┌────────

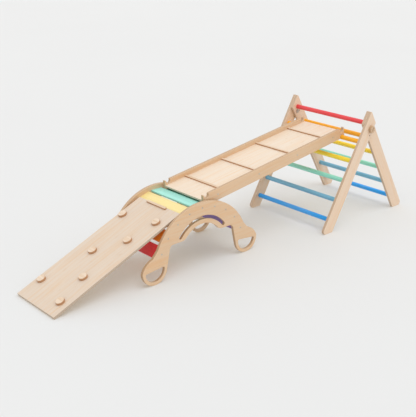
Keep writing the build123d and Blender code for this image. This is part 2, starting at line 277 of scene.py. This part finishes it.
def plywood(name, grain, across, low_face, thickness, face, seed, layers=9):
    """Birch plywood whose layers lie between low_face and low_face + thickness along its normal."""
    shader = Shader(name)
    spot, bent_spot, figure, streaks, blotches = wood_figure(shader, grain, across, seed)
    veneer = veneer_colour(shader, spot, bent_spot, figure, blotches, face)
    edge, glue = layered_edge(shader, spot, low_face, thickness, layers, face)

    facing = shader.facing(grain.cross(across))
    on_face = shader.ramp(facing, 0.80, 0.97)
    arris = shader.times(
        shader.ramp(facing, 0.15, 0.45),
        shader.ramp(facing, 0.9, 0.99, invert=True),
    )
    colour = shader.mix(on_face, edge, veneer)
    worn = shader.times(arris, shader.plus(shader.times(blotches, 0.5), 0.1))
    colour = shader.mix(worn, colour, darker(face, 1.10))

    relief = shader.plus(shader.times(streaks, 0.6), shader.times(figure, 0.4))
    relief = shader.minus(relief, shader.times(glue, shader.minus(1.0, on_face)))
    shader.bump(relief, 0.12 * MM, 0.6)
    rough = shader.plus(shader.times(figure, 0.16), 0.36)
    rough = shader.minus(rough, shader.times(arris, 0.06))
    return shader.finish(colour, rough, coat=0.12, coat_roughness=0.35)


def beech_with_shaded_sides(name, slope, seed):
    """Beech fixed on a board: a pale flecked face, and sides in a darker, browner colour that is
    painted shade, partly the cut wood's own tone, darkened in patches by hands.
    """
    shader = Shader(name)
    spot, _, figure, streaks, blotches = wood_figure(shader, Y_AXIS, slope, seed)
    flecks = shader.grain_noise(spot, BEECH_FLECKS, 2.0)
    top = shader.mix(shader.ramp(figure, 0.34, 0.70), HOLD_TOP, toasted(HOLD_TOP, 0.86))
    top = shader.mix(shader.show(flecks, 0.60, 0.70, 0.45), top, toasted(HOLD_TOP, 0.6))
    # Painted shade: the sides get a darker, browner copy of the beech colour.
    side = shader.mix(shader.ramp(streaks, 0.35, 0.70), HOLD_SIDE_SHADE, darker(HOLD_SIDE_SHADE, 0.7))
    side = shader.mix(shader.times(blotches, 0.3), side, darker(HOLD_SIDE_SHADE, 0.75))
    # Faces that turn up get the top colour, and the others get the shaded side colour.
    facing_up = shader.dot(shader.normal, slope.cross(Y_AXIS))
    colour = shader.mix(shader.ramp(facing_up, 0.55, 0.90), side, top)
    relief = shader.plus(shader.times(streaks, 0.5), shader.times(flecks, -0.5))
    shader.bump(relief, 0.1 * MM, 0.6)
    rough = shader.plus(shader.times(figure, 0.15), 0.38)
    return shader.finish(colour, rough, coat=0.1, coat_roughness=0.35)


def painted_wood(name, paint, wear_from, wear_to, seed, cover=0.85):
    """Satin paint on wood along Y: the grain shows faintly, and it is rubbed where hands go."""
    shader = Shader(name)
    spot, _, figure, streaks, blotches = wood_figure(shader, Y_AXIS, X_AXIS, seed)
    colour = shader.mix(shader.ramp(figure, 0.36, 0.70), paint, darker(paint, 0.86))
    streak_show = shader.show(streaks, 0.55, 0.75, 1.0 - cover)
    colour = shader.mix(streak_show, colour, darker(paint, 0.55))

    along = shader.minus(spot[0], seed)
    centre = (wear_from + wear_to) / 2
    half = (wear_to - wear_from) / 2
    away = shader.math("ABSOLUTE", shader.minus(along, centre))
    zone = shader.ramp(away, half * 0.35, half, invert=True)
    rub = shader.times(shader.times(zone, shader.ramp(blotches, 0.45, 0.8)), 0.22)
    colour = shader.mix(rub, colour, shader.mix(0.35, darker(paint, 1.15), BARE_WOOD))

    chips = shader.grain_noise(spot, PAINT_CHIPS, 4.0, 0.65)
    chip_show = shader.show(chips, 0.735, 0.76, 0.8)
    colour = shader.mix(chip_show, colour, BARE_WOOD)
    relief = shader.plus(shader.times(streaks, 0.35), shader.times(figure, 0.3))
    relief = shader.minus(relief, chip_show)
    shader.bump(relief, 0.15 * MM, 0.6)
    rough = shader.plus(shader.times(figure, 0.12), 0.34)
    rough = shader.minus(rough, shader.times(rub, 0.4))
    return shader.finish(colour, rough, coat=0.25, coat_roughness=0.28)


def turned_wood(name, face, centre):
    """Round wooden piece: curved growth rings on its face, and a rim darkened as painted shade."""
    shader = Shader(name)
    x = shader.minus(shader.dot(shader.place, X_AXIS), centre.x)
    z = shader.minus(shader.dot(shader.place, Z_AXIS), centre.z)
    y = shader.dot(shader.place, Y_AXIS)
    wander = shader.noise(shader.vector(x, y, z), 30.0, 2.0)
    bent = shader.plus(z, shader.times(wander, KNOB_BEND))
    rings = shader.grain_noise((x, y, bent), TURNED_RINGS, 4.0, 0.6)
    fibres = shader.grain_noise((x, y, z), TURNED_FIBRES, 3.0)
    colour = shader.mix(shader.ramp(rings, 0.35, 0.68), face, darker(face, 0.72))
    colour = shader.mix(shader.show(fibres, 0.58, 0.72, 0.4), colour, darker(face, 0.5))
    # Painted shade: the rim, which turns away from the light, is darker and browner.
    shaded_rim = shader.ramp(shader.facing(Y_AXIS), 0.5, 0.95, invert=True)
    colour = shader.mix(shader.times(shaded_rim, 0.45), colour, toasted(face, 0.55))
    shader.bump(fibres, 0.1 * MM, 0.5)
    rough = shader.plus(shader.times(rings, 0.15), 0.33)
    return shader.finish(colour, rough, coat=0.2, coat_roughness=0.25)


def metal(name, colour, rough):
    """Machined steel with fine scratches and duller patches."""
    shader = Shader(name)
    scratches = shader.noise(shader.place, 900.0, 3.0)
    patches = shader.noise(shader.place, 120.0, 3.0)
    tone = shader.mix(shader.ramp(patches, 0.3, 0.7), darker(colour, 0.75), colour)
    tone = shader.mix(shader.show(scratches, 0.6, 0.7, 0.5), tone, darker(colour, 1.3))
    shader.bump(scratches, 0.03 * MM, 0.5)
    return shader.finish(tone, shader.plus(shader.times(patches, 0.2), rough), metallic=1.0)


def nylon(name):
    shader = Shader(name)
    grain = shader.noise(shader.place, 700.0, 3.0)
    shader.bump(grain, 0.05 * MM, 0.5)
    return shader.finish(shader.mix(grain, NYLON_LIGHT, NYLON_DARK), 0.45)


# ============ which way each piece's grain runs ============
def middle(node):
    low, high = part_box(node)
    return (low + high) / 2


def slope_of(first, last):
    """Direction in X and Z from one node's middle to another's."""
    step = middle(last) - middle(first)
    return Vector((step.x, 0, step.z)).normalized()


FRONT_LEG = slope_of("front_rung_orange", "front_rung_blue")
REAR_LEG = slope_of("rear_rung_orange", "rear_rung_blue")
RAMP_LINE = slope_of("ramp_batten_1", f"ramp_batten_{BATTENS}")
BOARD_LINE = Vector((cos(CLIMBING_SLOPE), 0, sin(CLIMBING_SLOPE)))


# ============ dressing the pieces ============
def dress(node, material):
    """Gives a CAD node its material."""
    for slot in NODES[node].material_slots:
        slot.material = material


def dress_upright(node, grain, across, face, seed_step):
    """Plywood that stands on edge, its faces towards -Y and +Y."""
    low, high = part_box(node)
    normal = grain.cross(across)
    low_face = min(normal.y * low.y, normal.y * high.y)
    thickness = high.y - low.y
    seed = low.y * seed_step
    dress(node, plywood(f"ply_{node}", grain, across, low_face, thickness, face, seed))


def dress_sloping(node, grain, thickness, face, seed, layers):
    """Plywood that lies along a slope, its faces up and down."""
    under = middle(node).dot(grain.cross(Y_AXIS)) - thickness / 2
    dress(node, plywood(f"ply_{node}", grain, Y_AXIS, under, thickness, face, seed, layers))


def dress_rung(node, colour):
    low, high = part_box(node)
    seed = (low.x + low.z) * 13
    paint = PAINTS[colour]
    dress(node, painted_wood(f"paint_{node}", paint, low.y * 0.8, high.y * 0.8, seed))


def dress_beech(node, slope, seed):
    dress(node, beech_with_shaded_sides(f"beech_{node}", slope, seed))


def dress_triangle():
    for side in SIDES:
        for row, grain in (("front", FRONT_LEG), ("rear", REAR_LEG)):
            dress_upright(f"{row}_leg_{side}", grain, Y_AXIS.cross(grain), LEG_TAN, 7)
    dress_rung("top_rung_red", "red")
    for colour in RUNGS:
        for row in ("front", "rear"):
            dress_rung(f"{row}_rung_{colour}", colour)


def dress_lock():
    for side in SIDES:
        knob = f"lock_knob_{side}"
        dress(knob, turned_wood(f"turned_{knob}", BEECH, middle(knob)))
    steel = metal("bolt_steel", BOLT_STEEL, 0.45)
    for node in ("lock_bolt_near", "lock_bolt_far", "lock_washers"):
        dress(node, steel)
    dress("pivot_slip_rings", nylon("natural_nylon"))


def dress_arch():
    for side in SIDES:
        dress_upright(f"arch_panel_{side}", X_AXIS, Z_AXIS, TAN, 5)
    for colour, paint in SLAT_PAINTS.items():
        node = f"arch_slat_{colour}"
        low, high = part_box(node)
        dress(node, painted_wood(f"stain_{node}", paint, low.y, high.y, low.x * 11, cover=0.7))


def dress_ramp():
    for side in SIDES:
        dress_upright(f"ramp_rail_{side}", RAMP_LINE, Y_AXIS.cross(RAMP_LINE), TAN, 3)
    dress_sloping("ramp_board", RAMP_LINE, RAMP_BOARD_THICKNESS, RAMP_PALE, 2.0, layers=5)
    for i in range(1, BATTENS + 1):
        dress_beech(f"ramp_batten_{i}", RAMP_LINE, 1.7 * i)


def dress_board():
    dress_sloping("climbing_panel", BOARD_LINE, CLIMBING_PANEL_THICKNESS, PALE, 5.0, layers=7)
    for i in range(1, HOLDS + 1):
        dress_beech(f"climbing_hold_{i}", BOARD_LINE, 2.3 * i)
    for node in ("grip_strip", "hook_cleat"):
        dress_beech(node, BOARD_LINE, 4.4)


def dress_screws():
    zinc = metal("zinc_steel", ZINC, 0.3)
    for node in ("arch_screws", "ramp_screws", "hold_screws"):
        dress(node, zinc)


# ============ stage, light and camera ============
FLOOR_HALF = 30.0
FLOOR_LIGHT = rgb(190, 198, 206)
FLOOR_DARK = rgb(187, 195, 203)
FLOOR_GLOW = rgb(133, 119, 99)
SURROUND_COLOUR = (1.0, 1.0, 1.0, 1.0)
SURROUND_STRENGTH = 0.94
KEY_STRENGTH = 0.85
KEY_ANGLE = radians(40)
KEY_COLOUR = (1.0, 0.985, 0.965)
TOWARDS_KEY = Vector((0.02, -0.40, 1.0))
CAMERA_PLACE = Vector((-3.019, -3.2763, 1.9053))
CAMERA_AZIMUTH = radians(-41.257)
CAMERA_ELEVATION = radians(20.856)
CAMERA_ROLL = radians(-0.284)
CAMERA_LENS = 71.53
SENSOR_WIDTH = 36.0
CLIP_END = 100.0


def add(name, data):
    thing = bpy.data.objects.new(name, data)
    bpy.context.scene.collection.objects.link(thing)
    return thing


def build_floor():
    """Pale studio floor that glows a little, which keeps its shadows light and warm."""
    half = FLOOR_HALF
    mesh = bpy.data.meshes.new("floor")
    corners = [(-half, -half, 0), (half, -half, 0), (half, half, 0), (-half, half, 0)]
    mesh.from_pydata(corners, [], [(0, 1, 2, 3)])
    shader = Shader("studio_floor")
    clouds = shader.noise(shader.place, 0.4, 2.0)
    shader.surface.inputs["Emission Color"].default_value = FLOOR_GLOW
    shader.surface.inputs["Emission Strength"].default_value = 1.0
    mesh.materials.append(shader.finish(shader.mix(clouds, FLOOR_LIGHT, FLOOR_DARK), 0.75))
    floor = add("floor", mesh)


def build_light():
    """An even white surround and one broad soft light from above the near side."""
    world = bpy.data.worlds.new("surround")
    world.use_nodes = True
    background = world.node_tree.nodes["Background"]
    background.inputs["Color"].default_value = SURROUND_COLOUR
    background.inputs["Strength"].default_value = SURROUND_STRENGTH
    bpy.context.scene.world = world

    data = bpy.data.lights.new("soft_key", "SUN")
    data.energy = KEY_STRENGTH
    data.angle = KEY_ANGLE
    data.color = KEY_COLOUR
    add("soft_key", data).rotation_euler = TOWARDS_KEY.to_track_quat("Z", "Y").to_euler()


def build_look():
    """Plain display colours, so that the paints keep their saturation."""
    bpy.context.scene.view_settings.view_transform = "Standard"


def build_camera():
    """Camera 1.9 m up, looking down along the set from its low end."""
    level_part = cos(CAMERA_ELEVATION)
    back = Vector((
        sin(CAMERA_AZIMUTH) * level_part,
        -cos(CAMERA_AZIMUTH) * level_part,
        sin(CAMERA_ELEVATION),
    ))
    level = Vector((cos(CAMERA_AZIMUTH), sin(CAMERA_AZIMUTH), 0))
    rise = back.cross(level)
    right = level * cos(CAMERA_ROLL) + rise * sin(CAMERA_ROLL)
    up = rise * cos(CAMERA_ROLL) - level * sin(CAMERA_ROLL)
    turn = Matrix((right, up, back)).transposed().to_4x4()
    data = bpy.data.cameras.new("camera")
    data.sensor_fit = "HORIZONTAL"
    data.sensor_width = SENSOR_WIDTH
    data.lens = CAMERA_LENS
    data.clip_end = CLIP_END
    camera = add("camera", data)
    camera.matrix_world = Matrix.Translation(CAMERA_PLACE) @ turn
    bpy.context.scene.camera = camera


build_look()
build_camera()
build_floor()
build_light()
dress_triangle()
dress_lock()
dress_arch()
dress_ramp()
dress_board()
dress_screws()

└────────

**WHAT THE EXERCISE ASKS:** In this exercise, copy only the lines from the opening line of the material through the line where "rough, coat=0.12, coat_roughness=0.35)" appears.

**OUTPUT FOR THIS EXERCISE:**
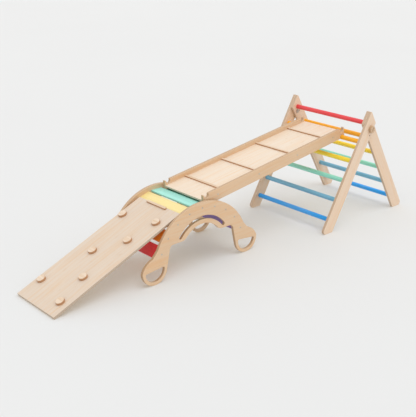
Keep writing the build123d and Blender code for this image. This is part 2, starting at line 277 of scene.py. This part finishes it.
def plywood(name, grain, across, low_face, thickness, face, seed, layers=9):
    """Birch plywood whose layers lie between low_face and low_face + thickness along its normal."""
    shader = Shader(name)
    spot, bent_spot, figure, streaks, blotches = wood_figure(shader, grain, across, seed)
    veneer = veneer_colour(shader, spot, bent_spot, figure, blotches, face)
    edge, glue = layered_edge(shader, spot, low_face, thickness, layers, face)

    facing = shader.facing(grain.cross(across))
    on_face = shader.ramp(facing, 0.80, 0.97)
    arris = shader.times(
        shader.ramp(facing, 0.15, 0.45),
        shader.ramp(facing, 0.9, 0.99, invert=True),
    )
    colour = shader.mix(on_face, edge, veneer)
    worn = shader.times(arris, shader.plus(shader.times(blotches, 0.5), 0.1))
    colour = shader.mix(worn, colour, darker(face, 1.10))

    relief = shader.plus(shader.times(streaks, 0.6), shader.times(figure, 0.4))
    relief = shader.minus(relief, shader.times(glue, shader.minus(1.0, on_face)))
    shader.bump(relief, 0.12 * MM, 0.6)
    rough = shader.plus(shader.times(figure, 0.16), 0.36)
    rough = shader.minus(rough, shader.times(arris, 0.06))
    return shader.finish(colour, rough, coat=0.12, coat_roughness=0.35)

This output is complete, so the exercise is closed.